‘Us Again In Amber’, the pretty-but-frigid opening track on bvdub’s new album, Explosions in Slow Motion (n5MD), is a premonition of what will soon follow. Brock Van Wey’s previous album on n5MD, Heartless, threatened to split itself apart as it journeyed through rocky times, but its underlying emotional core – so powerful, as with all of bvdub’s output – became something like a sanctuary, a comfort in the midst of its trials. Things were going to be alright. After the album’s release, Van Wey moved from California to the ice-encrusted winter of Warsaw, Poland.
The two areas continue to offer a deep contrast, a steep drop in temperature being met with a host of cultural differences. And as so often happens, this change of scenery – this change of life – rejuvenated the music. The listener is in for a shock to the system, as those Californian synths, splashed with warm waves, neon lights, and frazzled by the midday sun, disappeared as soon as the landing gear left the ground. The icy thump sounds like a heartbeat in sub-zero conditions, its vessels contracting and its heat preserved in the slowing down of its blood supply. The upbeat feeling has vanished, but the record becomes even more powerful in the absence of euphoria. The slow, weary beats don’t want to move.

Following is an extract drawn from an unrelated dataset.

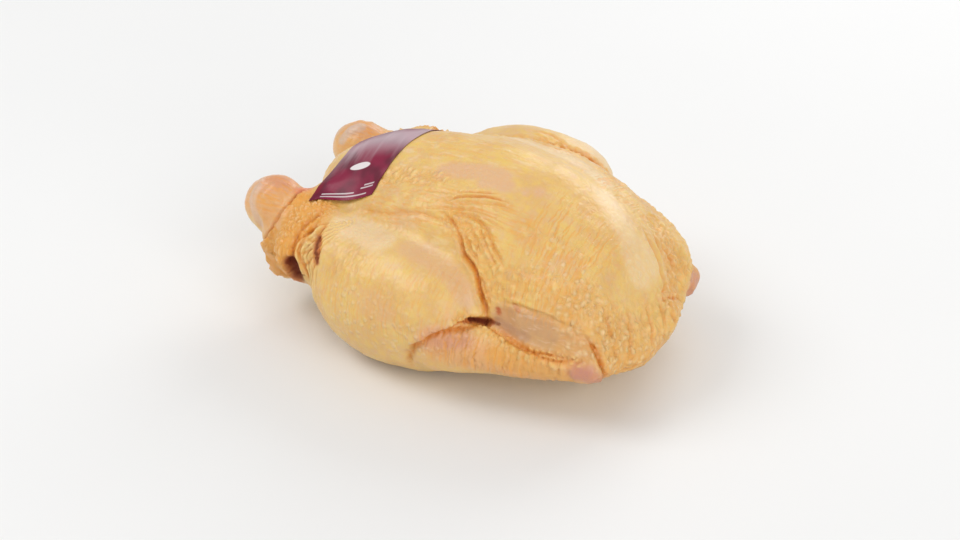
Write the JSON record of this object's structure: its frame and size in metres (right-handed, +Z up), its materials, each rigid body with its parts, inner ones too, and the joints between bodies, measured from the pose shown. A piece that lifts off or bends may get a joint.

The deep piano and stable strings hint that the reign of Heartless is now well and truly over, but Van Wey traded trouble for isolation and change; Explosions in Slow Motion responds to a personal earthquake by becoming a sober and mournful work. Not all of its tracks are twenty minutes long, so that’s a change, but it still sounds like bvdub, albeit cold and remote. Those radiator-warm atmospheres and honey-soaked, reverb-laced lyrics have gone the way of the dinosaurs. Taking over are vignettes, which appear between the longer tracks, helping to create distance within the album, both geographical and aural. When vocals do appear, they’re far off, somewhere on the other end of a scratchy, long-distance line, the call cutting in and out like a tired code. The atmosphere remains one of constant ebb and flow, but one cannot escape the cold. With it being too cold to venture outside, the sense of isolation grows even deeper, working its way into the synth.
In spite of this, Van Wey brought his oldest friend, music, to Europe. Even in a new country and among his different surroundings, he was never alone. Warsaw’s winter is a beast from the East; shards of ice glisten on the edge of the synth, distorting its appearance and turning its tips into jagged scissors. Van Wey’s epics are in the grip of winter, its thick coating of snow resembling the cold permanence of loss as well as a burying of the past. Something else shines through, and that’s bravery. The loss, and the change, is a different kind to the one experienced within the aching bones of Heartless, but it’s still incredibly personal. This album is a method in coping, and music in which acceptance turns into fruit. There’s release in the cold, a catharsis taking place within the cocoon. Even as old friends (and old enemies) go missing, thousands of miles away and living on another continent, the music still stands, ever moving forward and never stopping. Everyone’s path is different; Van Wey’s brought him here.